In order to determine which repayment plan would might be best for me, I played with the student loan repayment calculators over at the studentaid.gov website, and at student loan hero. The repayment estimator at studentaid.gov is great, because it brings in all of my student loans and tells me exactly which ones are eligible for student loan forgiveness, and which ones aren't. The student loan calculators at student loan hero are much more customizable though, and I've found that they're a little more realistic when estimating changes to my future income. I constantly work through different scenarios with my loans to try and better understand how my situation may change, and it's had a huge impact on my understanding of my student loans in general.

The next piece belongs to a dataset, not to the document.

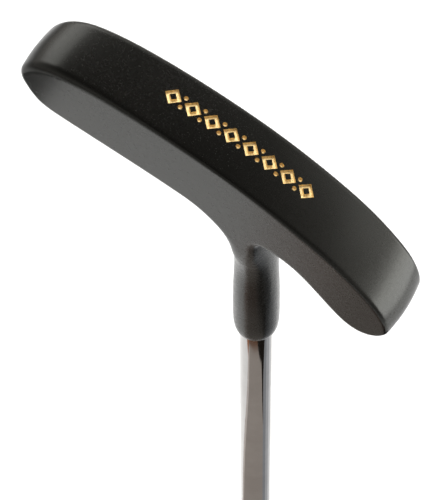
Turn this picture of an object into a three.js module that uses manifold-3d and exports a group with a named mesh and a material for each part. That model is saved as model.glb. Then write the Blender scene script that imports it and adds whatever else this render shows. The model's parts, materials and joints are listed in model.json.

Once I have a good understanding of my student loan situation, and my personal goals, I then have a good idea of what to expect for my student loan payments by using the calculators. After playing with the repayment calculators, I am then able to make a more informed decision on which payment plan is right for me. Right now, I'm still in the PAYE plan, since my wife's loans will be forgiven before my 20 years of repayment is up, and under REPAYE, her income would count towards my student loan payments, but it's entirely possible that we employ some combination of the three strategies that I've outlined above. There are many more ways to pay back student loans than the three I've written about here, but now that I understand these three main strategies, I feel confident of my plan to free myself of my student loans.